### GIVEN TASK
Please set down exactly the lines of the listing below from the line containing "Keep writing the" through the line containing "WHEEL_RED = (0.43, 0.008, 0.014)", both lines included, leaving out all other lines.
===== RECORDS SUPPLIED
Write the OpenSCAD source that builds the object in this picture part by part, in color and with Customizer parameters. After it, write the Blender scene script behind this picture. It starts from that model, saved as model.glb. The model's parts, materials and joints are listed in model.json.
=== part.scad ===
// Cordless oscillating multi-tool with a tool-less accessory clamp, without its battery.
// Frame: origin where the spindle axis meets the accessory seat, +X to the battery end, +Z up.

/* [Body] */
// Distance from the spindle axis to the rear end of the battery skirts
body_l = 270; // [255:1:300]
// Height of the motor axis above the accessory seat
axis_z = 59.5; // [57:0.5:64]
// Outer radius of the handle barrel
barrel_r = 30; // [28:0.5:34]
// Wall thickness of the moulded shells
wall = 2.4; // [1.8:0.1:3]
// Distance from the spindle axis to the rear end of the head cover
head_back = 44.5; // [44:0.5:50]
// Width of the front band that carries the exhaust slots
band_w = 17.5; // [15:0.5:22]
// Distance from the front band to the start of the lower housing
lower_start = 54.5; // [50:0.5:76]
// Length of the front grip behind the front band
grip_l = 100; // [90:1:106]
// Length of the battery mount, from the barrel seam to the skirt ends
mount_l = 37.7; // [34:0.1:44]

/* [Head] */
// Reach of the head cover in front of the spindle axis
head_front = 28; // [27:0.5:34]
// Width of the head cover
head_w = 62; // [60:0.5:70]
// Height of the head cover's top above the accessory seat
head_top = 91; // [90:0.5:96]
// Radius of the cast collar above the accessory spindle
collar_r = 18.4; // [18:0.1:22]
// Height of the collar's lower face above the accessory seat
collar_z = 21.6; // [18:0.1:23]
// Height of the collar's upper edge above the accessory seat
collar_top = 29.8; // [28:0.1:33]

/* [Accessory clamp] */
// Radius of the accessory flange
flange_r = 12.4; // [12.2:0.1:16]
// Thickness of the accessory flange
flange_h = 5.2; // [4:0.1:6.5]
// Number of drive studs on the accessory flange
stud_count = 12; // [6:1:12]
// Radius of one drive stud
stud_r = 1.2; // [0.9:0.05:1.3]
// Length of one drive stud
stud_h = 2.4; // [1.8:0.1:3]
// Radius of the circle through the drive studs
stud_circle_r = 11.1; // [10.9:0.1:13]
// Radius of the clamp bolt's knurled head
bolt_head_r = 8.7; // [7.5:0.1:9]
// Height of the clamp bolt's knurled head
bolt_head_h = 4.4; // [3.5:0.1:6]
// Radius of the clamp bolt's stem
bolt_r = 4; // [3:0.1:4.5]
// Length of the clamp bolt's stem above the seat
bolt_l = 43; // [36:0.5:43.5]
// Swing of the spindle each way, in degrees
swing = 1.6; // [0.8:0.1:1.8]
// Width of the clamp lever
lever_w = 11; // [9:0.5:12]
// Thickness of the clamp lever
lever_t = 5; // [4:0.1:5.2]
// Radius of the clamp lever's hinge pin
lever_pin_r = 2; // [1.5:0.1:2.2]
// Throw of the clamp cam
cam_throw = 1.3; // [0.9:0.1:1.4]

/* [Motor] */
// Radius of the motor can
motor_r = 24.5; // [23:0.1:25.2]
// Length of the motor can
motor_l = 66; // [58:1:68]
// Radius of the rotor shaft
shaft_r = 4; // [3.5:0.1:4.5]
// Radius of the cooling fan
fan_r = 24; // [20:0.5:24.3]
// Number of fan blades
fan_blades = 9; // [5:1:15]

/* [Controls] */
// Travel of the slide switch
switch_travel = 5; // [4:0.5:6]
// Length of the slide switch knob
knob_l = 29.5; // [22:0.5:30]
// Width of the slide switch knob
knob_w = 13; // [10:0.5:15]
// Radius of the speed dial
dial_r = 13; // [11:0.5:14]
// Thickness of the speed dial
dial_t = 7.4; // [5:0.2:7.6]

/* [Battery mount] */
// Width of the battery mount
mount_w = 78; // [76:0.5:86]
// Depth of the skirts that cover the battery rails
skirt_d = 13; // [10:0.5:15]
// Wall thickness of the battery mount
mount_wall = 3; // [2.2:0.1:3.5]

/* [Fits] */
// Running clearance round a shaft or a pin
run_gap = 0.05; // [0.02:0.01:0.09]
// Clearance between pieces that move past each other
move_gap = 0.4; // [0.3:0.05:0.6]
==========
===== RECORDS SUPPLIED
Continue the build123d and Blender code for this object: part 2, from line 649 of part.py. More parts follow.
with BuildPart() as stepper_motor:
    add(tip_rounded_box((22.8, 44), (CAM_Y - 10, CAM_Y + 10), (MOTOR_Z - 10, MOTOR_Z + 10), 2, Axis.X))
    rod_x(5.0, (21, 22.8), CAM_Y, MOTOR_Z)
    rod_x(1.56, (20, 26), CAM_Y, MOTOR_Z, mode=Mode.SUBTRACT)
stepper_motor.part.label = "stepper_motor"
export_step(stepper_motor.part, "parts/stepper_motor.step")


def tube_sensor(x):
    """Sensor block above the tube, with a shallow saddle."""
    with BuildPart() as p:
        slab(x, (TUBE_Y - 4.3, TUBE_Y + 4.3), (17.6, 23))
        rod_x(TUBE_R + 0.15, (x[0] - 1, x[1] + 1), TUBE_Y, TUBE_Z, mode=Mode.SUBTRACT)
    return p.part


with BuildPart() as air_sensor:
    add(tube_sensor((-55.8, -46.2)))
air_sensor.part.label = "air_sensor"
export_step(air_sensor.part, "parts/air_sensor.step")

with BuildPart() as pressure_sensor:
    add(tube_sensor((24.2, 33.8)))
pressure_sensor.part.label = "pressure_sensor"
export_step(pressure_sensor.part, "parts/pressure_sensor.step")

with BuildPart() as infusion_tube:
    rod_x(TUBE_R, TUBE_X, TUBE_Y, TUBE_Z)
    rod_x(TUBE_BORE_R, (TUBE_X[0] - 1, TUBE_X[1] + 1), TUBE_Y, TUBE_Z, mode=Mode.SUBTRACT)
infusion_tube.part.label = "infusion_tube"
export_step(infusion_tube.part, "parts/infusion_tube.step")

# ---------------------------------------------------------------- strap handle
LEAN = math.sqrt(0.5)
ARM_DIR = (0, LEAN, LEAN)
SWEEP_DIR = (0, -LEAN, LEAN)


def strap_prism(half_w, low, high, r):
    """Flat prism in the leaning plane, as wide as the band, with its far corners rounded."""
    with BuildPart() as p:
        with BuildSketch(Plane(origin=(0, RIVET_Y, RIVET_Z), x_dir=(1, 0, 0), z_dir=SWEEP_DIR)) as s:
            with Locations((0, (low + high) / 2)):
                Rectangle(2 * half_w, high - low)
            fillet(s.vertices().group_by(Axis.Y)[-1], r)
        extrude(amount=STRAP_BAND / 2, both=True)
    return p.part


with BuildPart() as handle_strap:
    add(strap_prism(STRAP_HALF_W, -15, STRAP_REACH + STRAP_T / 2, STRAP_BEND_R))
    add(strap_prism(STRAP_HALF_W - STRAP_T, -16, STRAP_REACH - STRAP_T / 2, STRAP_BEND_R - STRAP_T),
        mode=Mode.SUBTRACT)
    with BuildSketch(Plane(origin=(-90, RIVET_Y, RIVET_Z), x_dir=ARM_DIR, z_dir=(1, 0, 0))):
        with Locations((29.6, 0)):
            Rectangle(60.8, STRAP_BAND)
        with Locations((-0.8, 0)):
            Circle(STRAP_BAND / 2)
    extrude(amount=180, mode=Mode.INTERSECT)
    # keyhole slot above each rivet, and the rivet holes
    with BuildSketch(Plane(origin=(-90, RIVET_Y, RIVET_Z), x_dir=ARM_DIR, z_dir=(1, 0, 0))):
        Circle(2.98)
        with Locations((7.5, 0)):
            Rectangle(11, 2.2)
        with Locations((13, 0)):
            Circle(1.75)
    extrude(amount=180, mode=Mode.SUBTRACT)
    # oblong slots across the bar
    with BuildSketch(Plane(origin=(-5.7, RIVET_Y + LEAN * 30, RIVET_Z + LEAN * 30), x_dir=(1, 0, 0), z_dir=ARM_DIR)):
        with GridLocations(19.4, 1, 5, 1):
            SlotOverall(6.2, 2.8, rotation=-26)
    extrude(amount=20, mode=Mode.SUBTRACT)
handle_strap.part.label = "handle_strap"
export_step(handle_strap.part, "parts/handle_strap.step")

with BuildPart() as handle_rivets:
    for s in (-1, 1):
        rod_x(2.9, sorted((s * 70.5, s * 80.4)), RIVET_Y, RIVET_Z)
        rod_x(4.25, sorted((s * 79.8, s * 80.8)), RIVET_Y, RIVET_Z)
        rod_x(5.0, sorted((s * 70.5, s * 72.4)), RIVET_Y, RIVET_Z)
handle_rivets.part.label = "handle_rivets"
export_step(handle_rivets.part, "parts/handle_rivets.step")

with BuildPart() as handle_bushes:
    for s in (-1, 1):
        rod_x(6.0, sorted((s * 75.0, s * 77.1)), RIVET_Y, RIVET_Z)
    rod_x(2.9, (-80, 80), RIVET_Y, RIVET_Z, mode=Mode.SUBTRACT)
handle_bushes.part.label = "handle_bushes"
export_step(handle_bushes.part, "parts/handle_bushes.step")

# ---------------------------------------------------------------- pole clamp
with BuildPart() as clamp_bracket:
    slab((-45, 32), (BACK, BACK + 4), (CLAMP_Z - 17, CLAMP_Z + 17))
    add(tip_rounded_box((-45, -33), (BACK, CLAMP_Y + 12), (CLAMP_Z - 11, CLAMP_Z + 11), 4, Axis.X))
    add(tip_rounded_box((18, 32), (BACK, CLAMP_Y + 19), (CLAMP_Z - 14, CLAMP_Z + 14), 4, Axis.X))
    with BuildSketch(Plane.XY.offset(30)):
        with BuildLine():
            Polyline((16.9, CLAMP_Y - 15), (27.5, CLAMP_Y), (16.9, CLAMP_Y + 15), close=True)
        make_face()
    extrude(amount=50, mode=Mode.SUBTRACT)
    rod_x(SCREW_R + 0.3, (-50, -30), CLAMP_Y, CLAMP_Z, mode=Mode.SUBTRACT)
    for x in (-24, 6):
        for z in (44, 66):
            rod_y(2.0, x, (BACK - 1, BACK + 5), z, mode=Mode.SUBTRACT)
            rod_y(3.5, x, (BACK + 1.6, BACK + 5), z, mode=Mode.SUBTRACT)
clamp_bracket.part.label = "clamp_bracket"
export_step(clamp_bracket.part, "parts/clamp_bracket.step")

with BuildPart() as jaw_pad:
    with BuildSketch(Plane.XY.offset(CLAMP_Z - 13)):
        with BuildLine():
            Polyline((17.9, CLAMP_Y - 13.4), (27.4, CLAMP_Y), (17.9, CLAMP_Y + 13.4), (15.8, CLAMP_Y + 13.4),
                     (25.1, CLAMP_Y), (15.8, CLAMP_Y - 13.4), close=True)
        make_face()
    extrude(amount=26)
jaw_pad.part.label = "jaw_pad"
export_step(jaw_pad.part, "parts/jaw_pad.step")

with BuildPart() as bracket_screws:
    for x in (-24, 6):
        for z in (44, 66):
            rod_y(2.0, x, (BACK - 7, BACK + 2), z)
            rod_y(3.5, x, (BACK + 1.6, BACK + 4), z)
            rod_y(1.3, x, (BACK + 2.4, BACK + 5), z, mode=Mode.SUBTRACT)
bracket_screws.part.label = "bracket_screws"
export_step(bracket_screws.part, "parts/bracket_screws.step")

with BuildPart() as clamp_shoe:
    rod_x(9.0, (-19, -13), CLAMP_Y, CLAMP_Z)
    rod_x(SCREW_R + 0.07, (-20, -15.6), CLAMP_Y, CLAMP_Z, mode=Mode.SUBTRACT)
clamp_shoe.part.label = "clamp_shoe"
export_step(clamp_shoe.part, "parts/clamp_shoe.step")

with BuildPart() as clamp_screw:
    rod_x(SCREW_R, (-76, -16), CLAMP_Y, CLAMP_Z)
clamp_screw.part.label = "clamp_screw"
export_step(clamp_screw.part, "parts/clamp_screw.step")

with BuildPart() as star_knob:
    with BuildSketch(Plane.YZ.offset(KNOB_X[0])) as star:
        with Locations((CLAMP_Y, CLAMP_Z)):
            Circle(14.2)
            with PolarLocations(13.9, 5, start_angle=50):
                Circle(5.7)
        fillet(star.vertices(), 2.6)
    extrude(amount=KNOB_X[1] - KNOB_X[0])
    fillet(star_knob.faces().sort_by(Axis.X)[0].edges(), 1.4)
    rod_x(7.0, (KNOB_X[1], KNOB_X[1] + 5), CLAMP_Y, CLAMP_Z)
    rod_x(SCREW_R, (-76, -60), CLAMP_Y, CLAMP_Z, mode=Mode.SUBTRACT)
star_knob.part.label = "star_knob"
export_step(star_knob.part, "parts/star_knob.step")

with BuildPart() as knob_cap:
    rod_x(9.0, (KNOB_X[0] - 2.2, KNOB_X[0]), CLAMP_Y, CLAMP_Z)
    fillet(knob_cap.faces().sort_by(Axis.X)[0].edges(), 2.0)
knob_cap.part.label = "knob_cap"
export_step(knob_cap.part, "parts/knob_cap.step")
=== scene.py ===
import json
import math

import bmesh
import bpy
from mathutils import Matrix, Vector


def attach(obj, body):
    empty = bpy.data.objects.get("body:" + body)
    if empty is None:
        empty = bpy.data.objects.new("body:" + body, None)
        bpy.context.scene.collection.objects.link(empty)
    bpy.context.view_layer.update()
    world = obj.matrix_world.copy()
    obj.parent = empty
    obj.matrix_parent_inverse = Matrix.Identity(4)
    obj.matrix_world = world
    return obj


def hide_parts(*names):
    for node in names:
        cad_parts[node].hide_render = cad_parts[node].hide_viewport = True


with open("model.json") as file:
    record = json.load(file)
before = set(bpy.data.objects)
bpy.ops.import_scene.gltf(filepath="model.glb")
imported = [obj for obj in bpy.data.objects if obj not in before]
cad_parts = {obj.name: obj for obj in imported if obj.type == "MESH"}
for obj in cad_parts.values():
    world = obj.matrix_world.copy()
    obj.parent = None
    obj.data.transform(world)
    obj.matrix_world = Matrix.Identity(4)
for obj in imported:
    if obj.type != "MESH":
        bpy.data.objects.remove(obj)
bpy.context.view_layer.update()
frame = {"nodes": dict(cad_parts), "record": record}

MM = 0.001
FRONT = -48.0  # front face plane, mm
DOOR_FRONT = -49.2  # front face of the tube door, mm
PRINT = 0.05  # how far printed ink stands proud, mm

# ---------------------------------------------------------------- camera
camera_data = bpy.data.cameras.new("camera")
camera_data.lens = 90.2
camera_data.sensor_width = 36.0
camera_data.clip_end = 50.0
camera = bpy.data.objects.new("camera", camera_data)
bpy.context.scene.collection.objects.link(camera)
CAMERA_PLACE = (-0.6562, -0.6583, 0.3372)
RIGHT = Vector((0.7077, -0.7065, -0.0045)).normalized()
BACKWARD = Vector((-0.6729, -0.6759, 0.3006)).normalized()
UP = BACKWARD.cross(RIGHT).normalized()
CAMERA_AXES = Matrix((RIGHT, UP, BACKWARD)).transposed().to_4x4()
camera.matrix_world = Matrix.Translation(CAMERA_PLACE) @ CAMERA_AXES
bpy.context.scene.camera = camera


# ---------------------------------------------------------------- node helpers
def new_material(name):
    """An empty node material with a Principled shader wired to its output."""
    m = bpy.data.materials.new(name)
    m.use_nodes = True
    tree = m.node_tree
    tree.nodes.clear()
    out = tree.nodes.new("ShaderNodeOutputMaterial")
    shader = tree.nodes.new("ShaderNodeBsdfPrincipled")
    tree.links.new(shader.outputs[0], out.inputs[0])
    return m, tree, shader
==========
===== RECORDS SUPPLIED
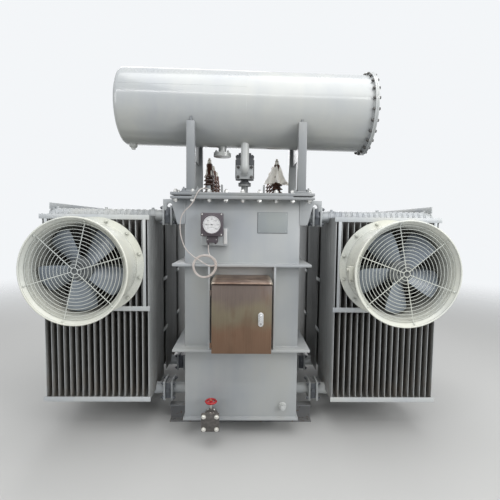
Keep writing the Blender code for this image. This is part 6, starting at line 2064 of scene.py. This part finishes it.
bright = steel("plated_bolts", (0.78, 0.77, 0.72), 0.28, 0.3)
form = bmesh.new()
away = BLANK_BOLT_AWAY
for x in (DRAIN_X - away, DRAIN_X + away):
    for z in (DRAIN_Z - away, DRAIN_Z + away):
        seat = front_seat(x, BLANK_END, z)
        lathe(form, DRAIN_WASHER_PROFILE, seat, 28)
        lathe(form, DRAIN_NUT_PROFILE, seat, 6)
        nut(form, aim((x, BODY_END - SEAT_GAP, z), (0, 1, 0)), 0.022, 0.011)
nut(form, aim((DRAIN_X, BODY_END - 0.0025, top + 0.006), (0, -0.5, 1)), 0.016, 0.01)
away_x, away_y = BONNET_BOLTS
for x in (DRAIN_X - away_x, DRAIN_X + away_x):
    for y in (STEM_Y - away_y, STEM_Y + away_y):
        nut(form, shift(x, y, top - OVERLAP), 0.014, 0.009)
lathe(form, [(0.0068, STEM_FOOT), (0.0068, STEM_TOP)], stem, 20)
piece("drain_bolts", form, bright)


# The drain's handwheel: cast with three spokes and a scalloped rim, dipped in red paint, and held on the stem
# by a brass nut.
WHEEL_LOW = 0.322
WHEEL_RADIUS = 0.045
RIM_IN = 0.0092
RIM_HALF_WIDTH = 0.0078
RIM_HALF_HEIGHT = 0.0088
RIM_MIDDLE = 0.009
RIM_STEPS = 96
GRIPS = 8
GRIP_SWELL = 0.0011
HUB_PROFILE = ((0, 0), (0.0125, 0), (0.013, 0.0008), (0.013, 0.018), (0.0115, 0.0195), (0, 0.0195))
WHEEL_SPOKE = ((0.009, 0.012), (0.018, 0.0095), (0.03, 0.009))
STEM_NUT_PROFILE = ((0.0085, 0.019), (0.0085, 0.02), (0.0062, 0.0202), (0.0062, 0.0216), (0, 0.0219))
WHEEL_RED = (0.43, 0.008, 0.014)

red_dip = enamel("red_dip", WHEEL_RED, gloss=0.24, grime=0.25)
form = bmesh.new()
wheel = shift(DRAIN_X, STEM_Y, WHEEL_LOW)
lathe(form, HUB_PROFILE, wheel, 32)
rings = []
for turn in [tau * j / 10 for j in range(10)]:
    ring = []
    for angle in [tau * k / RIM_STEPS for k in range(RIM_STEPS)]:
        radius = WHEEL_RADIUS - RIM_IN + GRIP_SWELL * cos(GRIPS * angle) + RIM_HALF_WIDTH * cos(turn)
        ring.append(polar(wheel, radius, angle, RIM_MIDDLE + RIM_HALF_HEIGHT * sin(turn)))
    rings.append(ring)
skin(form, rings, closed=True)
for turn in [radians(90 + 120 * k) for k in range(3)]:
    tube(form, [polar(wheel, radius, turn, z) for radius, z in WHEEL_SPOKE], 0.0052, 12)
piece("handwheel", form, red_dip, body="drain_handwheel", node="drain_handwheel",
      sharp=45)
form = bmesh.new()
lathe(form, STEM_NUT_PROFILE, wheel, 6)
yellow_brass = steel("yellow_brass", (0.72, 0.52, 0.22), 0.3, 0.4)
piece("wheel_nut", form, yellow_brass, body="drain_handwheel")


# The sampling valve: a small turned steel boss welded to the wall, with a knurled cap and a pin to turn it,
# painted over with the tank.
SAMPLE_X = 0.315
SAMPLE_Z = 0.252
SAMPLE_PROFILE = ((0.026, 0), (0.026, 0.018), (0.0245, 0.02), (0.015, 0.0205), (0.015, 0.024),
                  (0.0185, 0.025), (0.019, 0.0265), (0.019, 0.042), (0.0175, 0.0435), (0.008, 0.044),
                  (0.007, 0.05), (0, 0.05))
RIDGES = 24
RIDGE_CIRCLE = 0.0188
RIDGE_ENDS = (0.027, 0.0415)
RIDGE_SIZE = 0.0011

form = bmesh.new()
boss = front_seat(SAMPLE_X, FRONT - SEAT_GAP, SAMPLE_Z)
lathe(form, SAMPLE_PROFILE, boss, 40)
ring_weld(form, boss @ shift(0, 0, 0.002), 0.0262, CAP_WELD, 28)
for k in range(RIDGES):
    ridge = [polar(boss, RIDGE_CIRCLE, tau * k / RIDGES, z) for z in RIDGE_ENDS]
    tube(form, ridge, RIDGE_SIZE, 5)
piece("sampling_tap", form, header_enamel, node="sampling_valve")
==========
### THE COMPLETED TASK
Keep writing the Blender code for this image. This is part 6, starting at line 2064 of scene.py. This part finishes it.
bright = steel("plated_bolts", (0.78, 0.77, 0.72), 0.28, 0.3)
form = bmesh.new()
away = BLANK_BOLT_AWAY
for x in (DRAIN_X - away, DRAIN_X + away):
    for z in (DRAIN_Z - away, DRAIN_Z + away):
        seat = front_seat(x, BLANK_END, z)
        lathe(form, DRAIN_WASHER_PROFILE, seat, 28)
        lathe(form, DRAIN_NUT_PROFILE, seat, 6)
        nut(form, aim((x, BODY_END - SEAT_GAP, z), (0, 1, 0)), 0.022, 0.011)
nut(form, aim((DRAIN_X, BODY_END - 0.0025, top + 0.006), (0, -0.5, 1)), 0.016, 0.01)
away_x, away_y = BONNET_BOLTS
for x in (DRAIN_X - away_x, DRAIN_X + away_x):
    for y in (STEM_Y - away_y, STEM_Y + away_y):
        nut(form, shift(x, y, top - OVERLAP), 0.014, 0.009)
lathe(form, [(0.0068, STEM_FOOT), (0.0068, STEM_TOP)], stem, 20)
piece("drain_bolts", form, bright)


# The drain's handwheel: cast with three spokes and a scalloped rim, dipped in red paint, and held on the stem
# by a brass nut.
WHEEL_LOW = 0.322
WHEEL_RADIUS = 0.045
RIM_IN = 0.0092
RIM_HALF_WIDTH = 0.0078
RIM_HALF_HEIGHT = 0.0088
RIM_MIDDLE = 0.009
RIM_STEPS = 96
GRIPS = 8
GRIP_SWELL = 0.0011
HUB_PROFILE = ((0, 0), (0.0125, 0), (0.013, 0.0008), (0.013, 0.018), (0.0115, 0.0195), (0, 0.0195))
WHEEL_SPOKE = ((0.009, 0.012), (0.018, 0.0095), (0.03, 0.009))
STEM_NUT_PROFILE = ((0.0085, 0.019), (0.0085, 0.02), (0.0062, 0.0202), (0.0062, 0.0216), (0, 0.0219))
WHEEL_RED = (0.43, 0.008, 0.014)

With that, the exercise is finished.